• WHAT TO DO
Repeat exactly the lines from the one containing "reach = max(radius" through the one containing "obj.matrix_world = Matrix.Identity(4)", both lines included, please, without any other lines.

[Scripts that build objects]
━━━━━━━━━━━━━━━━

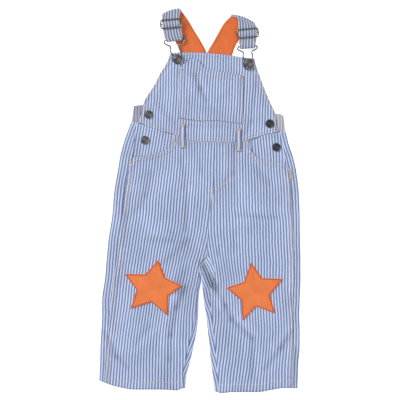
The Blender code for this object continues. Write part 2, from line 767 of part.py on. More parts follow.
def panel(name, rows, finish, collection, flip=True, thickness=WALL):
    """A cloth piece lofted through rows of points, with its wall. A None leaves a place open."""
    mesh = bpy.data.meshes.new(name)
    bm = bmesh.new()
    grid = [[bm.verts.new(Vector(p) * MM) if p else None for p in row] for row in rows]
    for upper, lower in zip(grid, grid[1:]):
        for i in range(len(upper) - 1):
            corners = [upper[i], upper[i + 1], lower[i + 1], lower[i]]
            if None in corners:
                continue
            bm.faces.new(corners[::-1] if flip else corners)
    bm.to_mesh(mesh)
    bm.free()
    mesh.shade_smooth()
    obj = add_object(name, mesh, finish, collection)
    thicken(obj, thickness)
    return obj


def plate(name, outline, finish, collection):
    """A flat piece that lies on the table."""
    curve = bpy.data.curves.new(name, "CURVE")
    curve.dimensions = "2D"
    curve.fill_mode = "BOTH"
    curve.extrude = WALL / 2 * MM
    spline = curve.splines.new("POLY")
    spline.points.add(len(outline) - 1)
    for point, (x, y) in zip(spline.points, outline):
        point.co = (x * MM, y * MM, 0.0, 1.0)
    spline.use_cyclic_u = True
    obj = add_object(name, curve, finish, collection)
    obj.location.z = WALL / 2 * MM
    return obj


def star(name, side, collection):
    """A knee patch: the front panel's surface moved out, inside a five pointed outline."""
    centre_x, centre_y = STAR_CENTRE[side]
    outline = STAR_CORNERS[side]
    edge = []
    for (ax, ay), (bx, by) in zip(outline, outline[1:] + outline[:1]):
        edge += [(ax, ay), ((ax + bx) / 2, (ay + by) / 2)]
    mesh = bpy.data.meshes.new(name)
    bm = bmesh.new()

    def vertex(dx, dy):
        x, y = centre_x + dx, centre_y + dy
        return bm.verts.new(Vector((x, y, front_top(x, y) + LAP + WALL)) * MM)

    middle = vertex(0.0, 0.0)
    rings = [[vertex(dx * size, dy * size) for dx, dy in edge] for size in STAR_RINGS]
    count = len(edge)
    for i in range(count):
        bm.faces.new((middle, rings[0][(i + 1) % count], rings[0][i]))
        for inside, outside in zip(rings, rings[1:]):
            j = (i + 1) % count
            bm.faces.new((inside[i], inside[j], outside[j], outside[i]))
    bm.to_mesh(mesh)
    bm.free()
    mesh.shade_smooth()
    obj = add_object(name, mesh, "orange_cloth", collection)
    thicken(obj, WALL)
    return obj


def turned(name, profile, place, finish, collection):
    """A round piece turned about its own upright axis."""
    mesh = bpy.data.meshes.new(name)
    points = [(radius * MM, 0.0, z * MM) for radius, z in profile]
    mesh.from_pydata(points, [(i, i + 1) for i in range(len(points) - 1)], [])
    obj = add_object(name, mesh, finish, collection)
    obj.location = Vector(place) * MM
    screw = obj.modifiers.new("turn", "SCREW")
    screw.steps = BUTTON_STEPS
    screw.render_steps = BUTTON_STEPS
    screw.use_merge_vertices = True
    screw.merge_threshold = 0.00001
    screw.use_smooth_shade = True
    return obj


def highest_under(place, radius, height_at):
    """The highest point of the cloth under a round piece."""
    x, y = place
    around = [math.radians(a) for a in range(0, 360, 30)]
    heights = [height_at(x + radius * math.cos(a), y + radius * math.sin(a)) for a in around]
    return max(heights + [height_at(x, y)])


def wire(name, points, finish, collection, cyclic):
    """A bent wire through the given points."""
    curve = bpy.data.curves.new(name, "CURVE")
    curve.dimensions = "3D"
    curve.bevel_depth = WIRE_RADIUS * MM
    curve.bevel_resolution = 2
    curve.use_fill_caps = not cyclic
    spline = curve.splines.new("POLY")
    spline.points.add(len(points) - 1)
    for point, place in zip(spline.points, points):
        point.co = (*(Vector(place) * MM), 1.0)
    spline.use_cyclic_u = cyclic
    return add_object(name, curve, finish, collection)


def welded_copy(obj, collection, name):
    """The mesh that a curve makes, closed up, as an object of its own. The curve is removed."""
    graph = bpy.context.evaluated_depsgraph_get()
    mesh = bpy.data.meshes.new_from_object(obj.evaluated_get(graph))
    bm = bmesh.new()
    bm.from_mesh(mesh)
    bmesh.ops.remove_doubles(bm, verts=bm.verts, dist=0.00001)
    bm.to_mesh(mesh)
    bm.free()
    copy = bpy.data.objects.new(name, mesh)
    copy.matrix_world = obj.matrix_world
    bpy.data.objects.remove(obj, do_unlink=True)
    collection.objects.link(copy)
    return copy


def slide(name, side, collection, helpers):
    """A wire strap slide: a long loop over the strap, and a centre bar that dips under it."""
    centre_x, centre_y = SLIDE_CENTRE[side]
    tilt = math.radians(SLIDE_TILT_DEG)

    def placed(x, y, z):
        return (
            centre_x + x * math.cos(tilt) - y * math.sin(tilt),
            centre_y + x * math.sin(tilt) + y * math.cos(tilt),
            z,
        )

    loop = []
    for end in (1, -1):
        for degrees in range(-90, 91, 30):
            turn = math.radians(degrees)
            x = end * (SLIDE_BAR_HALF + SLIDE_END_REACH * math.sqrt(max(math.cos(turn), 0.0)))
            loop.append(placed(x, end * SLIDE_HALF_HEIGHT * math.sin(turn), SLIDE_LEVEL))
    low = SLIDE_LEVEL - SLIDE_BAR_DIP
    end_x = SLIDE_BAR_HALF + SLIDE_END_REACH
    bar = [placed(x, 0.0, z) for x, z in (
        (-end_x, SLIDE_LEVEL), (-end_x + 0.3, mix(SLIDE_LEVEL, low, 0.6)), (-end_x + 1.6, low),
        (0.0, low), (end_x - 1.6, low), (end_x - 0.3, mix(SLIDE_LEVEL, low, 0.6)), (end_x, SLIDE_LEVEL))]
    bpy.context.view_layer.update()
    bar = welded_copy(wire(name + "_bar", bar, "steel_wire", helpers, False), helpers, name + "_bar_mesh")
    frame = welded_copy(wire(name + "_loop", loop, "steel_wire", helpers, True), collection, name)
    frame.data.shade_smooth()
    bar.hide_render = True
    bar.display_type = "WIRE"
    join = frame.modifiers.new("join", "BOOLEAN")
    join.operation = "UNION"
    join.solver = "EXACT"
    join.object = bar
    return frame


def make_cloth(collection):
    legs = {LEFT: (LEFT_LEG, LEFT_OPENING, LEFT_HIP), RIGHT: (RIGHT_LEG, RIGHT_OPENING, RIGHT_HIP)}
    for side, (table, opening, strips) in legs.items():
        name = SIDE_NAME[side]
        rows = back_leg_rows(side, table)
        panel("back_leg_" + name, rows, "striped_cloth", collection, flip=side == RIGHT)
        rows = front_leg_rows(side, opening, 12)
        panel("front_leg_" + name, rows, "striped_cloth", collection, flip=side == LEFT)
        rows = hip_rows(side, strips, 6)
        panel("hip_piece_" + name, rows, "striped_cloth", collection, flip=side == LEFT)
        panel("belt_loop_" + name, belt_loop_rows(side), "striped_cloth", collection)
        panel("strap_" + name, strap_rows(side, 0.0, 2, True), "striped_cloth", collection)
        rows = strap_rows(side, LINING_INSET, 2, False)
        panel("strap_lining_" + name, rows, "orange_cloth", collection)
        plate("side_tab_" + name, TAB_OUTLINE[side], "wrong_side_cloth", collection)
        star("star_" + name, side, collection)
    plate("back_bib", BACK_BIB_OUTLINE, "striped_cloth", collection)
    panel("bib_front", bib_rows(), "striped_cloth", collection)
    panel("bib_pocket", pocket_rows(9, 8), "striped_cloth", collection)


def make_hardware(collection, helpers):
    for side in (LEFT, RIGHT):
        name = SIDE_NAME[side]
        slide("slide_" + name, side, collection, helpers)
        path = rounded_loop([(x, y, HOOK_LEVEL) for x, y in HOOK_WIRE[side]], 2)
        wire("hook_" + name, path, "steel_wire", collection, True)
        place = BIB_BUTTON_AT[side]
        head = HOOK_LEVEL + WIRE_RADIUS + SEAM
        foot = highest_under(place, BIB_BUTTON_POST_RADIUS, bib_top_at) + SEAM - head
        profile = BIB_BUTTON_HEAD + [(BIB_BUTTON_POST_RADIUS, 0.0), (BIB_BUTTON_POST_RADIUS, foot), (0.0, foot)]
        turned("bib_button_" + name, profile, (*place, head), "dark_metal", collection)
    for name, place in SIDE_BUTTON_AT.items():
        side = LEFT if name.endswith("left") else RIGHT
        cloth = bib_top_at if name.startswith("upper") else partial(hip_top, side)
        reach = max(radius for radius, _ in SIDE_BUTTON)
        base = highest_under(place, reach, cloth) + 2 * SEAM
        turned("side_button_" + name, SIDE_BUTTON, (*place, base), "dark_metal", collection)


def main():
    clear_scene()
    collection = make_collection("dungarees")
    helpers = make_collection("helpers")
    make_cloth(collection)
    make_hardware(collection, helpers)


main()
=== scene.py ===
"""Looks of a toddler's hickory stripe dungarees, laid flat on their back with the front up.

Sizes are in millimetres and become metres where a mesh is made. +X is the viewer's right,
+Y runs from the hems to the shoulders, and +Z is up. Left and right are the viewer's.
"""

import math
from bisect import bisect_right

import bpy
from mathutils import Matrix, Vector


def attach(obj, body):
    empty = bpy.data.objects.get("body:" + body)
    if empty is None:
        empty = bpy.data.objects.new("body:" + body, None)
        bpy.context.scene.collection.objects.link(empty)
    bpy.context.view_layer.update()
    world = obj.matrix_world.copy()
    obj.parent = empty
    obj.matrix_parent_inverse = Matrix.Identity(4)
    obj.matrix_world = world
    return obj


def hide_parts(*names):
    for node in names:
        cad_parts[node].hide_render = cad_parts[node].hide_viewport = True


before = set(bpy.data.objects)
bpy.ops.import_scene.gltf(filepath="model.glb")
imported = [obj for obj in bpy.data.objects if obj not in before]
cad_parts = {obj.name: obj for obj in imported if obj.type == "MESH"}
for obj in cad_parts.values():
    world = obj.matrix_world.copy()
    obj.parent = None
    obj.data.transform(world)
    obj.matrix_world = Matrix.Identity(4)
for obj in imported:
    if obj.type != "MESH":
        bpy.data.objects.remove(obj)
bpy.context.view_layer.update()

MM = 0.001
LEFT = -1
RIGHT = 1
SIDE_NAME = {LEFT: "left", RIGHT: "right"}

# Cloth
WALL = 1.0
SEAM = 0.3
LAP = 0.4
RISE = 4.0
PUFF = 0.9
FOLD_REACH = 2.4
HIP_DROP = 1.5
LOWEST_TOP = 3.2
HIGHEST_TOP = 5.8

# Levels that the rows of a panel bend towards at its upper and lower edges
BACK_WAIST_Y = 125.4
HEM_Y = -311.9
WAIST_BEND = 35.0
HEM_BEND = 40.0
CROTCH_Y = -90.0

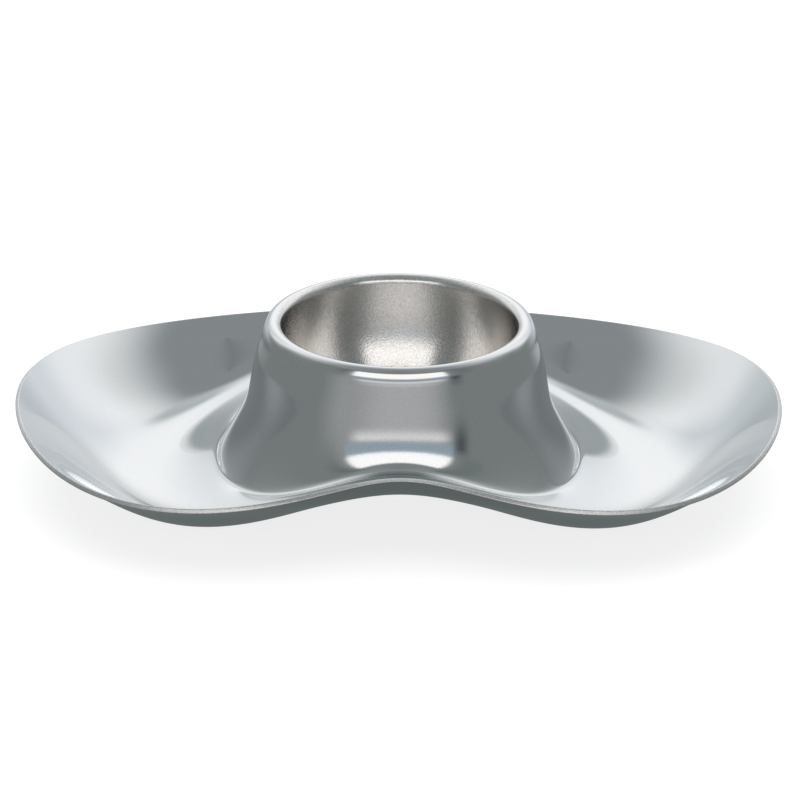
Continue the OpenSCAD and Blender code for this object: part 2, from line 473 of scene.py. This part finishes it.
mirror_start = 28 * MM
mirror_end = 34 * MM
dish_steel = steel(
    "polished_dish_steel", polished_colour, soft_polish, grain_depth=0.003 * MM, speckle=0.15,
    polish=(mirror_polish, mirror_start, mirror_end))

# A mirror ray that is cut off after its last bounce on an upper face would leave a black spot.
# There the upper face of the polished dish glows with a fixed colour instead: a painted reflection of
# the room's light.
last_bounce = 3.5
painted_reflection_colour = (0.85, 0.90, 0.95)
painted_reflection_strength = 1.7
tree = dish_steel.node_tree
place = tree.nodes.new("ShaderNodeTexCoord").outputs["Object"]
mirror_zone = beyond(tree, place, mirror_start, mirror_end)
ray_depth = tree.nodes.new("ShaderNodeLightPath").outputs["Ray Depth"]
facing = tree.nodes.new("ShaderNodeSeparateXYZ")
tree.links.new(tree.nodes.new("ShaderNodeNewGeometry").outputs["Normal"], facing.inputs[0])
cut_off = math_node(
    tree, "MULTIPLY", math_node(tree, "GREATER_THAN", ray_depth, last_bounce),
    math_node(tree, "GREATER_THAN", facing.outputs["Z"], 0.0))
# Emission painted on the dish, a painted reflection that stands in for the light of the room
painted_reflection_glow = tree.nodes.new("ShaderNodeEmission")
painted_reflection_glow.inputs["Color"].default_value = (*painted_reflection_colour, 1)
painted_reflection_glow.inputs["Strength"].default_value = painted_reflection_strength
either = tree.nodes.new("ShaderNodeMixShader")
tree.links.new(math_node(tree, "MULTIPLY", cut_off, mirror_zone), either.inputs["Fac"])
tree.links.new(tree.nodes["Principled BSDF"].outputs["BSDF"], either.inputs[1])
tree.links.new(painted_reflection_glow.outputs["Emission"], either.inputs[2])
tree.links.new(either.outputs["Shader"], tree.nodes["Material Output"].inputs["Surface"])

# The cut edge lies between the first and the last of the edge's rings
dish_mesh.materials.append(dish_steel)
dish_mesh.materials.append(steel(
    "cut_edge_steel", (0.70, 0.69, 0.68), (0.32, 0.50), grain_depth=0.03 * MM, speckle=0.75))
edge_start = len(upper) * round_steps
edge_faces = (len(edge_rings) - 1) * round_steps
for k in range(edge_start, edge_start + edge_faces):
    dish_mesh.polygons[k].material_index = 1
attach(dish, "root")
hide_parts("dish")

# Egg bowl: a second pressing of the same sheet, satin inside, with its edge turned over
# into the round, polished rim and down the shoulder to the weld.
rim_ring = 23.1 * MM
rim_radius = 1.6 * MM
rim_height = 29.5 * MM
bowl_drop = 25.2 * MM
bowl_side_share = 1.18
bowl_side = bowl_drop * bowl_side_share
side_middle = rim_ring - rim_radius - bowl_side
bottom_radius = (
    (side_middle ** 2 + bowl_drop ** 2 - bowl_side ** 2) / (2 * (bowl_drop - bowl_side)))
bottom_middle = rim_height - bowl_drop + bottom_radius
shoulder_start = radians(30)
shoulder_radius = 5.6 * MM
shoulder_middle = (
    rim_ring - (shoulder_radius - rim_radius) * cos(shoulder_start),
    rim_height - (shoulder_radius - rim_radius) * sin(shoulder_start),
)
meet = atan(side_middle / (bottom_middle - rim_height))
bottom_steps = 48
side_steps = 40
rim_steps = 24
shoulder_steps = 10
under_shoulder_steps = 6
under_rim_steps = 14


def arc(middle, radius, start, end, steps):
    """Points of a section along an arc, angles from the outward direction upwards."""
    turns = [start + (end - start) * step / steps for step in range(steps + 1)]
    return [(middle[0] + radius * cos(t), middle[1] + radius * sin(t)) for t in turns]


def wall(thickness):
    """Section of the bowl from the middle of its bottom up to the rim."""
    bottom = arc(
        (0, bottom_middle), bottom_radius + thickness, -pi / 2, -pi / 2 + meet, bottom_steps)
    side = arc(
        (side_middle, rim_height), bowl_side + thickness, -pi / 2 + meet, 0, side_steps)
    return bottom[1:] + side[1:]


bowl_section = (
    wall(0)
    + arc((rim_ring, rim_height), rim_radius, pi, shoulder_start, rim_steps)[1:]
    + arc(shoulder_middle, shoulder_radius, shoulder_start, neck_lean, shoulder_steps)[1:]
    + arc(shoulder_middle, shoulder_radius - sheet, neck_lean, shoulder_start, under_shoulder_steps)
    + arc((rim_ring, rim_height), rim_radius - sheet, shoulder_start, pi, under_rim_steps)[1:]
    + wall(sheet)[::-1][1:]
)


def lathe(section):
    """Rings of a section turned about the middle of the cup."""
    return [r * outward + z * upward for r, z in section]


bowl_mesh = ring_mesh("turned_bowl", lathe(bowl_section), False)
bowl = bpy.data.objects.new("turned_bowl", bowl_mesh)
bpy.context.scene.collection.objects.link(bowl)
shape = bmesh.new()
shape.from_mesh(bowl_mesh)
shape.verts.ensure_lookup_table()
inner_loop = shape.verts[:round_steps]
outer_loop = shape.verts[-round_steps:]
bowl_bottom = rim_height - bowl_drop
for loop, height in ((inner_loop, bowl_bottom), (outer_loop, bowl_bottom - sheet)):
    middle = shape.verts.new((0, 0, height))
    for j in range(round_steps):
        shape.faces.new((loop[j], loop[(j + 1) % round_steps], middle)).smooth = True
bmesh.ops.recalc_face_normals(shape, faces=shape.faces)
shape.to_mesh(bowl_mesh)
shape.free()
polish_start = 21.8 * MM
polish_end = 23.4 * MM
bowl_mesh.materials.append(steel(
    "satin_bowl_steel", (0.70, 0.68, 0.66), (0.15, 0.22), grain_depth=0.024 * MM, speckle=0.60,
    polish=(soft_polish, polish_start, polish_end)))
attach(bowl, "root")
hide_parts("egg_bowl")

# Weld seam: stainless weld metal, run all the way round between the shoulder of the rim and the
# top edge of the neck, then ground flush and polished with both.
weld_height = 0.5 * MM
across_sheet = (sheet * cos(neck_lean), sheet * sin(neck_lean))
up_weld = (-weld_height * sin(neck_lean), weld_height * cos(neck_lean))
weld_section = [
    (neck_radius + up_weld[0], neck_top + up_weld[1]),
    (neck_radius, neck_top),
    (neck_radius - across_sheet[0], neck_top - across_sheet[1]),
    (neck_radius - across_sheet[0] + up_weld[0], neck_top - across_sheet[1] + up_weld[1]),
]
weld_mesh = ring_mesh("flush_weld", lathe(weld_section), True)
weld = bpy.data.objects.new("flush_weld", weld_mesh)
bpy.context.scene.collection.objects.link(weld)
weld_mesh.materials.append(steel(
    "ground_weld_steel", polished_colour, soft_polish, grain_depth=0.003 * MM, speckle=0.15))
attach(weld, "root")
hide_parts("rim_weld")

━━━━━━━━━━━━━━━━

• SOLUTION
        reach = max(radius for radius, _ in SIDE_BUTTON)
        base = highest_under(place, reach, cloth) + 2 * SEAM
        turned("side_button_" + name, SIDE_BUTTON, (*place, base), "dark_metal", collection)


def main():
    clear_scene()
    collection = make_collection("dungarees")
    helpers = make_collection("helpers")
    make_cloth(collection)
    make_hardware(collection, helpers)


main()
=== scene.py ===
"""Looks of a toddler's hickory stripe dungarees, laid flat on their back with the front up.

Sizes are in millimetres and become metres where a mesh is made. +X is the viewer's right,
+Y runs from the hems to the shoulders, and +Z is up. Left and right are the viewer's.
"""

import math
from bisect import bisect_right

import bpy
from mathutils import Matrix, Vector


def attach(obj, body):
    empty = bpy.data.objects.get("body:" + body)
    if empty is None:
        empty = bpy.data.objects.new("body:" + body, None)
        bpy.context.scene.collection.objects.link(empty)
    bpy.context.view_layer.update()
    world = obj.matrix_world.copy()
    obj.parent = empty
    obj.matrix_parent_inverse = Matrix.Identity(4)
    obj.matrix_world = world
    return obj


def hide_parts(*names):
    for node in names:
        cad_parts[node].hide_render = cad_parts[node].hide_viewport = True


before = set(bpy.data.objects)
bpy.ops.import_scene.gltf(filepath="model.glb")
imported = [obj for obj in bpy.data.objects if obj not in before]
cad_parts = {obj.name: obj for obj in imported if obj.type == "MESH"}
for obj in cad_parts.values():
    world = obj.matrix_world.copy()
    obj.parent = None
    obj.data.transform(world)
    obj.matrix_world = Matrix.Identity(4)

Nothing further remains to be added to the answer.